Print out the material that follows word for word.

** Begin **

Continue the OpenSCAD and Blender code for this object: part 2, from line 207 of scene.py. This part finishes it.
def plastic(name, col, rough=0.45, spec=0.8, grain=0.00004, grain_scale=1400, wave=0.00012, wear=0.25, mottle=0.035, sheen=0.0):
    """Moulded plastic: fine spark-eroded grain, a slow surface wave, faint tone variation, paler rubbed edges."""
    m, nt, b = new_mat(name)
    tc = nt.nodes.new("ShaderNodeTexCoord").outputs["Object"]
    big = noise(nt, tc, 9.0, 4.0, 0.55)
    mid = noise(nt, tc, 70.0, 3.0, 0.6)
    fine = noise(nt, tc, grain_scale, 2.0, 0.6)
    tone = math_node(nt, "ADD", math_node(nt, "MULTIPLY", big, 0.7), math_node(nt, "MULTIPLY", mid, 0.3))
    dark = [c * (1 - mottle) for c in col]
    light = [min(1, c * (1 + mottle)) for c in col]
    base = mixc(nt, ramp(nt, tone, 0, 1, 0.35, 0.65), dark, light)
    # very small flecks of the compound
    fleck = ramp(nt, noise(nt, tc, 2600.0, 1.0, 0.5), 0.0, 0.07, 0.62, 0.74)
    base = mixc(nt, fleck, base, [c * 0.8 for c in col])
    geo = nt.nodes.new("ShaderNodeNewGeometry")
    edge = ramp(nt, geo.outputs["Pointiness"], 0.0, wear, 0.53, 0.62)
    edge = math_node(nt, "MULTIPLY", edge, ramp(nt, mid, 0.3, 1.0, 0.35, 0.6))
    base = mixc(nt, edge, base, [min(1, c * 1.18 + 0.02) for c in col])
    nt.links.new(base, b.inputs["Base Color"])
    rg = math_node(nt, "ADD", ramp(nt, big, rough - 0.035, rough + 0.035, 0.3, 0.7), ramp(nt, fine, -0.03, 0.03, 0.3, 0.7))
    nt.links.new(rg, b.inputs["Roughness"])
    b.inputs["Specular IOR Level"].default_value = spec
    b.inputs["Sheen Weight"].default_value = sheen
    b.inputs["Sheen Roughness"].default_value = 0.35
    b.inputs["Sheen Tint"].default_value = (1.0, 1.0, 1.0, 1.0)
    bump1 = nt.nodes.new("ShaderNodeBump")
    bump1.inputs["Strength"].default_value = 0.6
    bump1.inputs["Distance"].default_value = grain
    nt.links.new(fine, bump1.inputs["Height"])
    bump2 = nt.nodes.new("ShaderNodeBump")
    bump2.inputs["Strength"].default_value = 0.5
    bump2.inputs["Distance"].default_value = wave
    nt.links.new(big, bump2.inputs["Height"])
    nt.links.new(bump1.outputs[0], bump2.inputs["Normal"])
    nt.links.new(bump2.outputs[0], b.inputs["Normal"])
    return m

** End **

**Written reply:**
Continue the OpenSCAD and Blender code for this object: part 2, from line 207 of scene.py. This part finishes it.
def plastic(name, col, rough=0.45, spec=0.8, grain=0.00004, grain_scale=1400, wave=0.00012, wear=0.25, mottle=0.035, sheen=0.0):
    """Moulded plastic: fine spark-eroded grain, a slow surface wave, faint tone variation, paler rubbed edges."""
    m, nt, b = new_mat(name)
    tc = nt.nodes.new("ShaderNodeTexCoord").outputs["Object"]
    big = noise(nt, tc, 9.0, 4.0, 0.55)
    mid = noise(nt, tc, 70.0, 3.0, 0.6)
    fine = noise(nt, tc, grain_scale, 2.0, 0.6)
    tone = math_node(nt, "ADD", math_node(nt, "MULTIPLY", big, 0.7), math_node(nt, "MULTIPLY", mid, 0.3))
    dark = [c * (1 - mottle) for c in col]
    light = [min(1, c * (1 + mottle)) for c in col]
    base = mixc(nt, ramp(nt, tone, 0, 1, 0.35, 0.65), dark, light)
    # very small flecks of the compound
    fleck = ramp(nt, noise(nt, tc, 2600.0, 1.0, 0.5), 0.0, 0.07, 0.62, 0.74)
    base = mixc(nt, fleck, base, [c * 0.8 for c in col])
    geo = nt.nodes.new("ShaderNodeNewGeometry")
    edge = ramp(nt, geo.outputs["Pointiness"], 0.0, wear, 0.53, 0.62)
    edge = math_node(nt, "MULTIPLY", edge, ramp(nt, mid, 0.3, 1.0, 0.35, 0.6))
    base = mixc(nt, edge, base, [min(1, c * 1.18 + 0.02) for c in col])
    nt.links.new(base, b.inputs["Base Color"])
    rg = math_node(nt, "ADD", ramp(nt, big, rough - 0.035, rough + 0.035, 0.3, 0.7), ramp(nt, fine, -0.03, 0.03, 0.3, 0.7))
    nt.links.new(rg, b.inputs["Roughness"])
    b.inputs["Specular IOR Level"].default_value = spec
    b.inputs["Sheen Weight"].default_value = sheen
    b.inputs["Sheen Roughness"].default_value = 0.35
    b.inputs["Sheen Tint"].default_value = (1.0, 1.0, 1.0, 1.0)
    bump1 = nt.nodes.new("ShaderNodeBump")
    bump1.inputs["Strength"].default_value = 0.6
    bump1.inputs["Distance"].default_value = grain
    nt.links.new(fine, bump1.inputs["Height"])
    bump2 = nt.nodes.new("ShaderNodeBump")
    bump2.inputs["Strength"].default_value = 0.5
    bump2.inputs["Distance"].default_value = wave
    nt.links.new(big, bump2.inputs["Height"])
    nt.links.new(bump1.outputs[0], bump2.inputs["Normal"])
    nt.links.new(bump2.outputs[0], b.inputs["Normal"])
    return m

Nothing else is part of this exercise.